WHAT YOU SHOULD DO:
Exactly and only the lines from the one containing "nose_shell();" through the one containing "for node in" are to be repeated, both ends included.

DATASET EXCERPTS:
┌────────

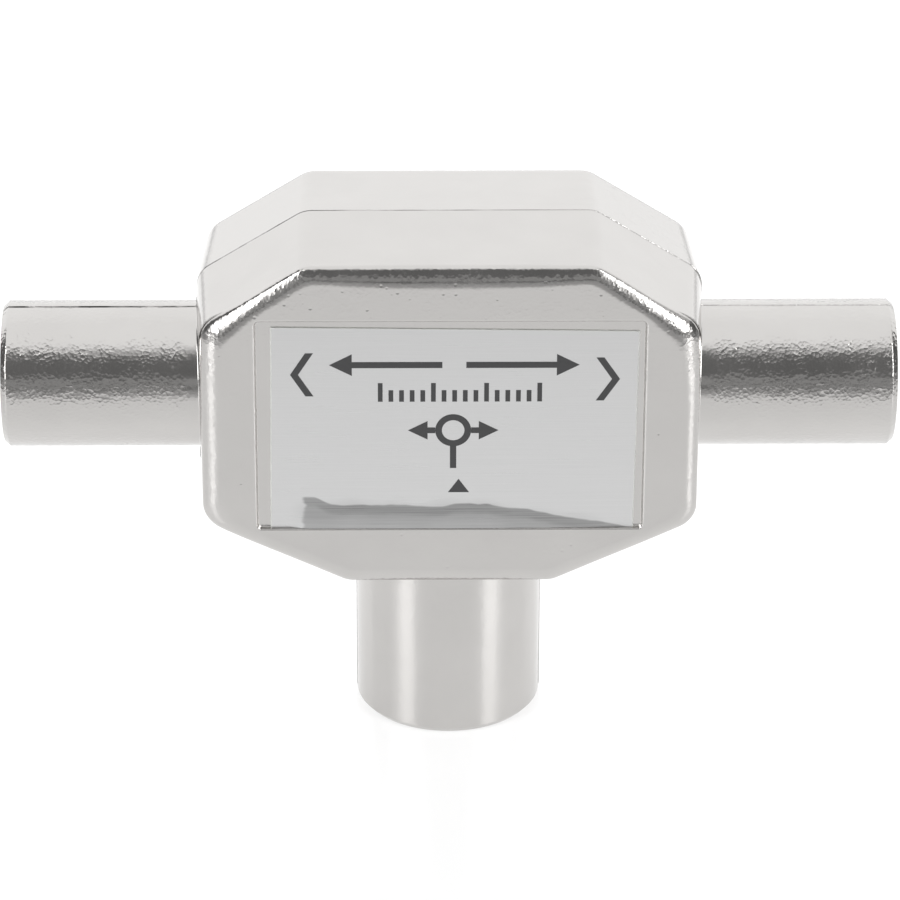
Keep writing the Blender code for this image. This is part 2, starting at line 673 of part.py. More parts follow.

└────────
┌────────

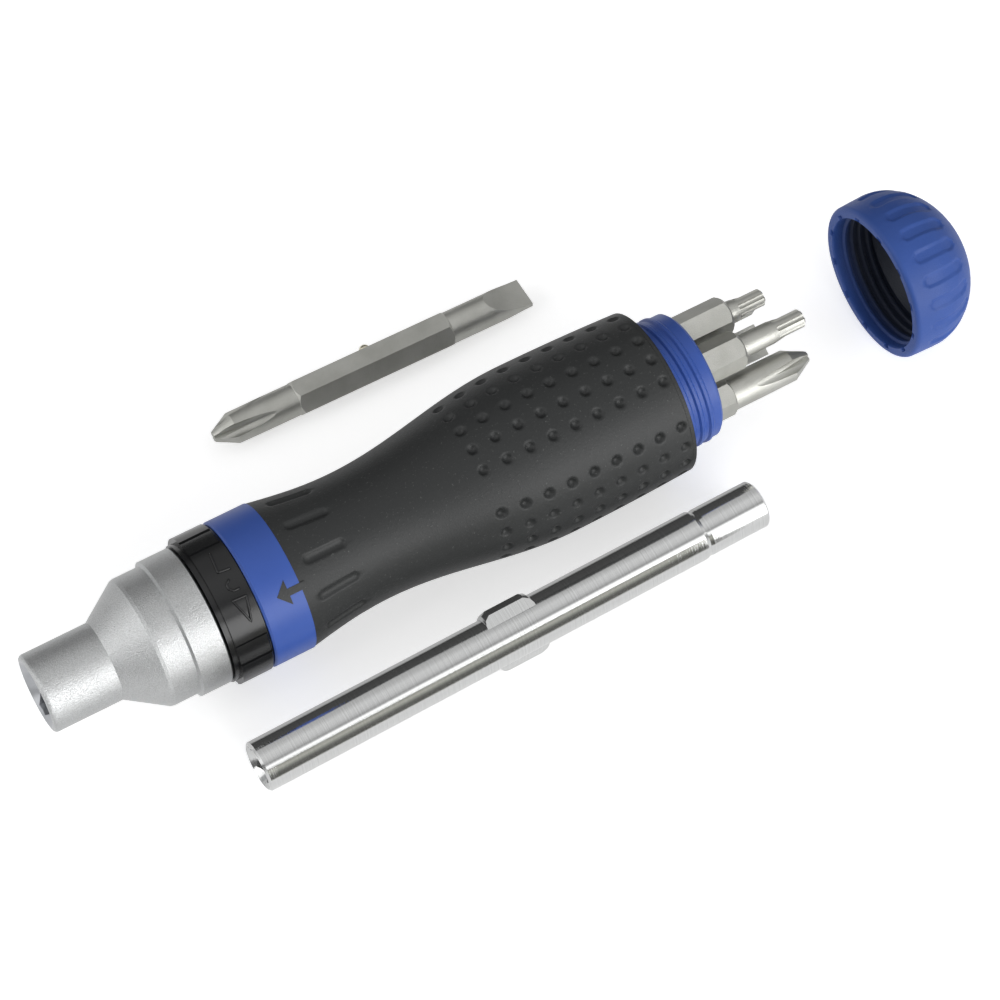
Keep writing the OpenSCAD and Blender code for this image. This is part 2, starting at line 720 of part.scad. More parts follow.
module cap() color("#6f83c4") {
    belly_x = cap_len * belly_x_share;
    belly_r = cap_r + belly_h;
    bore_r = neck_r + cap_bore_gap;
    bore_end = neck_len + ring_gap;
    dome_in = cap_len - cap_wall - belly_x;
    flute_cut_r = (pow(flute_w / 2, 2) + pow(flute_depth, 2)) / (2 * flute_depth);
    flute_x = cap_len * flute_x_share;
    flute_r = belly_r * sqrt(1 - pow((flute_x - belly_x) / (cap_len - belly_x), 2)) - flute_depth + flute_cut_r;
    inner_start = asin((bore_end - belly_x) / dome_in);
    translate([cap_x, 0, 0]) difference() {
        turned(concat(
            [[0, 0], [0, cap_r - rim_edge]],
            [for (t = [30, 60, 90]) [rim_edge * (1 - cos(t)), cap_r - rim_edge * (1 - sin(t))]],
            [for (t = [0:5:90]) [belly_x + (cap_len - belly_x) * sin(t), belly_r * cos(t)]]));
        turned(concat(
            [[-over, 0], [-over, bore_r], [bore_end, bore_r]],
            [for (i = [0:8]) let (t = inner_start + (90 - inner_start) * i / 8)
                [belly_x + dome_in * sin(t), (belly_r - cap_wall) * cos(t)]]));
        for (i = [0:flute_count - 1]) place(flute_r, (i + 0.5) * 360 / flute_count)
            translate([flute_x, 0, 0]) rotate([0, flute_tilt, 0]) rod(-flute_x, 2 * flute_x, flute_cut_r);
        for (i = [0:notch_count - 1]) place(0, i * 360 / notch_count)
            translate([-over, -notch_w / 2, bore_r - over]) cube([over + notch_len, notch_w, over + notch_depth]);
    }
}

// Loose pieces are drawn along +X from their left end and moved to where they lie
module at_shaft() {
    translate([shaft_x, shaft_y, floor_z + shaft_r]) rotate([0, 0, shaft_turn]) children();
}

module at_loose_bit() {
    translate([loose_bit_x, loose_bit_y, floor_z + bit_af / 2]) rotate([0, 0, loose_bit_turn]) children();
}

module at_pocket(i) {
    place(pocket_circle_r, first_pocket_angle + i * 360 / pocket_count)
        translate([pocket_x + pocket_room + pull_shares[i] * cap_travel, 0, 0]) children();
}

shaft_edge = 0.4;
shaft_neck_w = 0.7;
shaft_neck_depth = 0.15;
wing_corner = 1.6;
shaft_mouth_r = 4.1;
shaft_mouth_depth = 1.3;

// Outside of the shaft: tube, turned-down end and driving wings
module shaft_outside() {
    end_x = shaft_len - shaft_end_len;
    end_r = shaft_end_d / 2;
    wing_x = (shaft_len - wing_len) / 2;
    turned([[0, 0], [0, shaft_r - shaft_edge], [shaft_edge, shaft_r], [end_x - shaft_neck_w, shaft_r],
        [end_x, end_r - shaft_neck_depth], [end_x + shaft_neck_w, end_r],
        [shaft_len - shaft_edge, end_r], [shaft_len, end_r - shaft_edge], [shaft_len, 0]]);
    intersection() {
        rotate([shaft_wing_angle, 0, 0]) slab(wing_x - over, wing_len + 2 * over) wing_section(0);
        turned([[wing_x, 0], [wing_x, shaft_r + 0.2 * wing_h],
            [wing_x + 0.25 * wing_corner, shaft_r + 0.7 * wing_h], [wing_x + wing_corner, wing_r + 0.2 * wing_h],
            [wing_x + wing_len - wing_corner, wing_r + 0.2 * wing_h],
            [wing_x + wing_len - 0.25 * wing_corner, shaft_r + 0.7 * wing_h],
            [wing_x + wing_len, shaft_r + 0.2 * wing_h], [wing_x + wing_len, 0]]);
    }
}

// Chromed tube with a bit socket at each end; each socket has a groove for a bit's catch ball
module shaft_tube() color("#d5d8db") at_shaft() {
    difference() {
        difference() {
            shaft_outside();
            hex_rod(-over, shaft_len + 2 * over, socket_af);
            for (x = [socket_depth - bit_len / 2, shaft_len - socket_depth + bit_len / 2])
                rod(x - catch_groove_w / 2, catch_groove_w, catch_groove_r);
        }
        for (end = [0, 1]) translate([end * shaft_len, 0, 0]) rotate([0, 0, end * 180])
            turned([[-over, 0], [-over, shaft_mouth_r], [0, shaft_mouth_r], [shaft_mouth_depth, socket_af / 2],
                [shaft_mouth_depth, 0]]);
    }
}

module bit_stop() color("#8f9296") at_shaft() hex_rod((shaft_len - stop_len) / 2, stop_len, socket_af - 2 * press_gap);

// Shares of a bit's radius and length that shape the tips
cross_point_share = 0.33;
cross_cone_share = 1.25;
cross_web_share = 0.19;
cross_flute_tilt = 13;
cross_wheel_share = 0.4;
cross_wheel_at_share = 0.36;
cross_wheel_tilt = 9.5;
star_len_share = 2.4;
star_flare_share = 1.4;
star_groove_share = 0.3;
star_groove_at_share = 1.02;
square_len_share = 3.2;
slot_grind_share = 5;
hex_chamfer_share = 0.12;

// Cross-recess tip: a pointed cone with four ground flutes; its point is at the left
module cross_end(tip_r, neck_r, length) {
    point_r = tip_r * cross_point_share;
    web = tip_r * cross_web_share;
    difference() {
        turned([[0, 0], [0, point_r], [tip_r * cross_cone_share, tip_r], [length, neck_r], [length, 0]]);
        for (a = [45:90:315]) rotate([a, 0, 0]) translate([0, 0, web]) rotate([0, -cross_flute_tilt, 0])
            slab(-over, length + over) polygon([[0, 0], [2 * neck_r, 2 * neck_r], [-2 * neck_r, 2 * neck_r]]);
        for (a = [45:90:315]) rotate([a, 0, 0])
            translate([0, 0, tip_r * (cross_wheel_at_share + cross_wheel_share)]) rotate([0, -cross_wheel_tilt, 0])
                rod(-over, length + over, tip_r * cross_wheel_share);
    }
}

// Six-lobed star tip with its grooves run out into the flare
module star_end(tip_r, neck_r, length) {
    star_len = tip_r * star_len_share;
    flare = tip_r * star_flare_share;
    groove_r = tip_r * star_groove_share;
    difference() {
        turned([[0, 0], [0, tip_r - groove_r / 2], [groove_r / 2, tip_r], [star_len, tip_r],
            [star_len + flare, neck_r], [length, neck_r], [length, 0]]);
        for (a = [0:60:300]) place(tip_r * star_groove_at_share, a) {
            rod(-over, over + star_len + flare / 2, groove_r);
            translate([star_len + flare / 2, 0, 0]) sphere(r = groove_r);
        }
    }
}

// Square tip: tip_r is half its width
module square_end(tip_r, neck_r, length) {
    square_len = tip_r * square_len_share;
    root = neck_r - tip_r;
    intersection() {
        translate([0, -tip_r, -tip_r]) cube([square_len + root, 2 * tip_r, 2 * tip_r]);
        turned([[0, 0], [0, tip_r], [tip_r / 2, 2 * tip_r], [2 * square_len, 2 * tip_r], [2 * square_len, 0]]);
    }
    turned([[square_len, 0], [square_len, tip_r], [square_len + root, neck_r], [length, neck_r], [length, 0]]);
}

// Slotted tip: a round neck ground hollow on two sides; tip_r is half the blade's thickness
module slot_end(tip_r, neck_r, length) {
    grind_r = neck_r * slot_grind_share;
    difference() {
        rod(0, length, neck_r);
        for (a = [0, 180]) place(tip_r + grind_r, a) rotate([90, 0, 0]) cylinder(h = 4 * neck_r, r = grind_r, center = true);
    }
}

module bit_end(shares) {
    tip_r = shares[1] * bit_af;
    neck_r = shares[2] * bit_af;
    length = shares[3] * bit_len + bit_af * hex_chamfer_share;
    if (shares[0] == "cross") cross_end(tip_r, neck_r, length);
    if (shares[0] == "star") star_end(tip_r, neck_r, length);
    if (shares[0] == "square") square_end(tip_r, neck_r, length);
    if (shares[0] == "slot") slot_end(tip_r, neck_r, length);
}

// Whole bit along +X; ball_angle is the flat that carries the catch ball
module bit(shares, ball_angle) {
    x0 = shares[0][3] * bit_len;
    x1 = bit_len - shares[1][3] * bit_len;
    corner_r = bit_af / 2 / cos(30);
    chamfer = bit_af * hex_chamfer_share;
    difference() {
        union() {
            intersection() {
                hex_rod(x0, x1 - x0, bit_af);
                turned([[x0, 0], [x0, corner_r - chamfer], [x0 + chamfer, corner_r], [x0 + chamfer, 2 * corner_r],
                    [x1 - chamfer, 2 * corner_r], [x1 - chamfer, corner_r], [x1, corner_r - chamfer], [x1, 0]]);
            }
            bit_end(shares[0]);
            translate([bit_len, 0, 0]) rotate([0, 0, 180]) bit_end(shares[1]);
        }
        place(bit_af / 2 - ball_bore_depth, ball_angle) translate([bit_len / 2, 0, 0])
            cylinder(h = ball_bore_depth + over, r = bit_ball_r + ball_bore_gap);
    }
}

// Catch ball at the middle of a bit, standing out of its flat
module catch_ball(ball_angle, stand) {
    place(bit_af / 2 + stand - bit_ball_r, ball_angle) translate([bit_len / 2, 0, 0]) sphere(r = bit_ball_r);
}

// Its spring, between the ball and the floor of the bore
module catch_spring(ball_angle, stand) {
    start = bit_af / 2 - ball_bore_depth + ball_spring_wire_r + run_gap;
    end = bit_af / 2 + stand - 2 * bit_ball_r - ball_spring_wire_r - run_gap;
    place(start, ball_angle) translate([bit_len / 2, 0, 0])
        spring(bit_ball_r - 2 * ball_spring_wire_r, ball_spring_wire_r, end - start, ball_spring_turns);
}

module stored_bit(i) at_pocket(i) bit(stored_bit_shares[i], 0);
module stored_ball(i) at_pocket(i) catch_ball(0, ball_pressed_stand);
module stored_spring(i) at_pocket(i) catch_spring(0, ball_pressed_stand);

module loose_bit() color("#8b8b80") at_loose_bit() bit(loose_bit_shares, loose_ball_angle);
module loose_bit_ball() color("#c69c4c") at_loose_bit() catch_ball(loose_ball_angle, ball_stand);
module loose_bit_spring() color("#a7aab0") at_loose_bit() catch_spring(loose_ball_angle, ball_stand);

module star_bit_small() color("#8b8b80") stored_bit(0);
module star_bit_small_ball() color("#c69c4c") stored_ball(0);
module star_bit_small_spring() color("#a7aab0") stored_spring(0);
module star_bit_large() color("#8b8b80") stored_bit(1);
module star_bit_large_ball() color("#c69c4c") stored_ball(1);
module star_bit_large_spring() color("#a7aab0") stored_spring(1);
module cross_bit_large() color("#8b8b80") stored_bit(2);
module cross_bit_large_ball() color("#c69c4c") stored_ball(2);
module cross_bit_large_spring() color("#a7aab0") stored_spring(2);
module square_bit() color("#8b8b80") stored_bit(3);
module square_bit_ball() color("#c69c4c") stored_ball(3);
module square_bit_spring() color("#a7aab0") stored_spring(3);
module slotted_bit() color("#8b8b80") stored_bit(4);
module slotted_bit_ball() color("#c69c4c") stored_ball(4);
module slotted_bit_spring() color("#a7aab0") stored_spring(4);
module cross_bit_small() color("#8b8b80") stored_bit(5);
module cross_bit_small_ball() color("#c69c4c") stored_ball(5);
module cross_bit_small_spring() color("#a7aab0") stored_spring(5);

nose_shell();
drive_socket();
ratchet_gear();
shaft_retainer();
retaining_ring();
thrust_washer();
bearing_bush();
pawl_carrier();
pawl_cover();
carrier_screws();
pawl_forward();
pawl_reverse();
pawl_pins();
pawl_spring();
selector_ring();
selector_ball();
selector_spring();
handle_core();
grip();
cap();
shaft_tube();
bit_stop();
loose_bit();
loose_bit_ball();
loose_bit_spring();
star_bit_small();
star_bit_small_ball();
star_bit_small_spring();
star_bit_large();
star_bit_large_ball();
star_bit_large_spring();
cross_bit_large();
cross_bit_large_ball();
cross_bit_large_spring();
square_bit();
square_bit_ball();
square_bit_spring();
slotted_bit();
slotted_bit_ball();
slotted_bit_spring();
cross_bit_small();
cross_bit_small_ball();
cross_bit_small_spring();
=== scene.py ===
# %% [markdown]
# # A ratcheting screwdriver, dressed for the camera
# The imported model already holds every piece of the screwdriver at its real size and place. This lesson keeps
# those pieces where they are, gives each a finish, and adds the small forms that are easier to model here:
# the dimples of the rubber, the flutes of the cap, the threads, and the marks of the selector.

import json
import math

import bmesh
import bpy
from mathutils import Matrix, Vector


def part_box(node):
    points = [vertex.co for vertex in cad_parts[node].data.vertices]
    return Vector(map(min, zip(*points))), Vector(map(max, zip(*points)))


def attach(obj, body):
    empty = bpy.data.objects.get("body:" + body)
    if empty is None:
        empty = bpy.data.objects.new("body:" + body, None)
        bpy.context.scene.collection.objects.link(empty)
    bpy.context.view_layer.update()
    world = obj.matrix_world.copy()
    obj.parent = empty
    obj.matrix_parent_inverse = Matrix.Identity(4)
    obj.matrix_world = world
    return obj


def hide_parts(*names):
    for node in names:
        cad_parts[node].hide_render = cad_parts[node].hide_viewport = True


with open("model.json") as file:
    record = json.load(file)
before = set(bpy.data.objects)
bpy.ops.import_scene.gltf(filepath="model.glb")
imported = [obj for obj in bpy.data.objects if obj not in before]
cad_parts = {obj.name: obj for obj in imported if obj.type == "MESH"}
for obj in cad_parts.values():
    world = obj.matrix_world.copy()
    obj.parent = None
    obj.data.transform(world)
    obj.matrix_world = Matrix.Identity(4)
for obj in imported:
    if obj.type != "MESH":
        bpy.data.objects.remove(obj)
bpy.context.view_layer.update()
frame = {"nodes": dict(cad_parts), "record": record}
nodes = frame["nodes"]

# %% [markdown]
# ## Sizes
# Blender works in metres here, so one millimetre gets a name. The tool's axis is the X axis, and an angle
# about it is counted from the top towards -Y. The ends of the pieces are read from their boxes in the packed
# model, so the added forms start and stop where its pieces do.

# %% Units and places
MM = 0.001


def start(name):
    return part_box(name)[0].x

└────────
┌────────

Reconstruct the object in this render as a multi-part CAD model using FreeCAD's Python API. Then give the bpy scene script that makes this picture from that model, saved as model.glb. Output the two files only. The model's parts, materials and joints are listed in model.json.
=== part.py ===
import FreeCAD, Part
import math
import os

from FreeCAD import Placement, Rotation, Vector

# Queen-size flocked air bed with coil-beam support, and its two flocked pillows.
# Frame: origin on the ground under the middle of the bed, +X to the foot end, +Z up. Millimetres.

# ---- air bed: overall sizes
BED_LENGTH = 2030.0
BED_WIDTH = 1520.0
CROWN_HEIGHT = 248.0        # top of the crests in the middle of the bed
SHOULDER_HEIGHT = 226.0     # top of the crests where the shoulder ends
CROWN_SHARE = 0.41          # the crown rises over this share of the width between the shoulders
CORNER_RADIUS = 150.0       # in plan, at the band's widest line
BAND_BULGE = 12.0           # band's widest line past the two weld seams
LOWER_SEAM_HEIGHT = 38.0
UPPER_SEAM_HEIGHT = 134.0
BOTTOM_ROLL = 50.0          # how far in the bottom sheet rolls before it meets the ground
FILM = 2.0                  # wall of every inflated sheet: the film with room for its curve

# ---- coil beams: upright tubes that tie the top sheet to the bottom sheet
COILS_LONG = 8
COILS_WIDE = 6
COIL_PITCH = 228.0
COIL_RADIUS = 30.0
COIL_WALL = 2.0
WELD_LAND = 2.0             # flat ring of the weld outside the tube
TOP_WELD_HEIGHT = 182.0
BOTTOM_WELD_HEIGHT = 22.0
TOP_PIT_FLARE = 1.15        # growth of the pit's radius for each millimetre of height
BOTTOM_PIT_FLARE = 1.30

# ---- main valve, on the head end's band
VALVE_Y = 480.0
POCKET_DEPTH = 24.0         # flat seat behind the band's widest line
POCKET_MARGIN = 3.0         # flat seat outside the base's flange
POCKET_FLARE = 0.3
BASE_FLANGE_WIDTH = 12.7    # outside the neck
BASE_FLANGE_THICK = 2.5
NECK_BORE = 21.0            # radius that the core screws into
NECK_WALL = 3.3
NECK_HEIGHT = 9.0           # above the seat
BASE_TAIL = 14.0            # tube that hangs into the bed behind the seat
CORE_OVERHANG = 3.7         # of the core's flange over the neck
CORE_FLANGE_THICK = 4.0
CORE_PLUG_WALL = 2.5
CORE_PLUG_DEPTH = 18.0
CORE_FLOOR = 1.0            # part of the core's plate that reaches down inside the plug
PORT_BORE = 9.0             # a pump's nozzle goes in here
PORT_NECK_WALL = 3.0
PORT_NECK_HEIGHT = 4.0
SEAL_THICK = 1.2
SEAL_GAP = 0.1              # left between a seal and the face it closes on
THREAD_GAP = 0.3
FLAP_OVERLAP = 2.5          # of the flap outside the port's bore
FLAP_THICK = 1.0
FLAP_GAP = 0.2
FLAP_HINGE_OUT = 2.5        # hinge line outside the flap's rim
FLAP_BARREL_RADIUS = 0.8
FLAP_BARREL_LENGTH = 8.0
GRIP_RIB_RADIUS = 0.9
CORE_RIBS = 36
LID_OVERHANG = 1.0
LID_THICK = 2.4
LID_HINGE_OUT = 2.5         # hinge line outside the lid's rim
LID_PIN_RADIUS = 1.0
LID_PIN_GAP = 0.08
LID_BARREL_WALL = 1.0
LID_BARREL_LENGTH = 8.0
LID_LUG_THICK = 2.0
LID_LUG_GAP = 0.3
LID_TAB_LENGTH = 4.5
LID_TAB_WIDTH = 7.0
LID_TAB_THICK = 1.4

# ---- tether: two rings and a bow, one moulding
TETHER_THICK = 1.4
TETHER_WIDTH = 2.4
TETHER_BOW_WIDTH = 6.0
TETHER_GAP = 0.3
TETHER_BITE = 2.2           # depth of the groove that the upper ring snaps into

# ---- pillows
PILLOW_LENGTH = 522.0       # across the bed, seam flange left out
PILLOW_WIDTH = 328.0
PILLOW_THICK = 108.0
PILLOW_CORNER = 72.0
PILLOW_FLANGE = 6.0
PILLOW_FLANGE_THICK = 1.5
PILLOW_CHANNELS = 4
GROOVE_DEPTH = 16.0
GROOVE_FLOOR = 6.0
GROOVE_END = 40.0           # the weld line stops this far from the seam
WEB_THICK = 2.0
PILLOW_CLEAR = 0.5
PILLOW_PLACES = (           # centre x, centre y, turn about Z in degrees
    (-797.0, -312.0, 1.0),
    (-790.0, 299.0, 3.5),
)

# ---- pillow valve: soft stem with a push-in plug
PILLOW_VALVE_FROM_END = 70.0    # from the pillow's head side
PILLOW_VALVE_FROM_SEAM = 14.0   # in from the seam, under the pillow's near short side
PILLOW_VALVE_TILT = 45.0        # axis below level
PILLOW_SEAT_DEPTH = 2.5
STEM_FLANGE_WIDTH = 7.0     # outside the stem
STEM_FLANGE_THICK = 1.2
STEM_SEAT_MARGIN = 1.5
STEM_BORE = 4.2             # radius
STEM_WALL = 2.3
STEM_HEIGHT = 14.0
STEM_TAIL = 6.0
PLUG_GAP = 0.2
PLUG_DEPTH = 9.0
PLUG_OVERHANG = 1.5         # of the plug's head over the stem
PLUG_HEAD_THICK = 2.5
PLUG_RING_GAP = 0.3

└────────

WRITTEN RESPONSE:
nose_shell();
drive_socket();
ratchet_gear();
shaft_retainer();
retaining_ring();
thrust_washer();
bearing_bush();
pawl_carrier();
pawl_cover();
carrier_screws();
pawl_forward();
pawl_reverse();
pawl_pins();
pawl_spring();
selector_ring();
selector_ball();
selector_spring();
handle_core();
grip();
cap();
shaft_tube();
bit_stop();
loose_bit();
loose_bit_ball();
loose_bit_spring();
star_bit_small();
star_bit_small_ball();
star_bit_small_spring();
star_bit_large();
star_bit_large_ball();
star_bit_large_spring();
cross_bit_large();
cross_bit_large_ball();
cross_bit_large_spring();
square_bit();
square_bit_ball();
square_bit_spring();
slotted_bit();
slotted_bit_ball();
slotted_bit_spring();
cross_bit_small();
cross_bit_small_ball();
cross_bit_small_spring();
=== scene.py ===
# %% [markdown]
# # A ratcheting screwdriver, dressed for the camera
# The imported model already holds every piece of the screwdriver at its real size and place. This lesson keeps
# those pieces where they are, gives each a finish, and adds the small forms that are easier to model here:
# the dimples of the rubber, the flutes of the cap, the threads, and the marks of the selector.

import json
import math

import bmesh
import bpy
from mathutils import Matrix, Vector


def part_box(node):
    points = [vertex.co for vertex in cad_parts[node].data.vertices]
    return Vector(map(min, zip(*points))), Vector(map(max, zip(*points)))


def attach(obj, body):
    empty = bpy.data.objects.get("body:" + body)
    if empty is None:
        empty = bpy.data.objects.new("body:" + body, None)
        bpy.context.scene.collection.objects.link(empty)
    bpy.context.view_layer.update()
    world = obj.matrix_world.copy()
    obj.parent = empty
    obj.matrix_parent_inverse = Matrix.Identity(4)
    obj.matrix_world = world
    return obj


def hide_parts(*names):
    for node in names:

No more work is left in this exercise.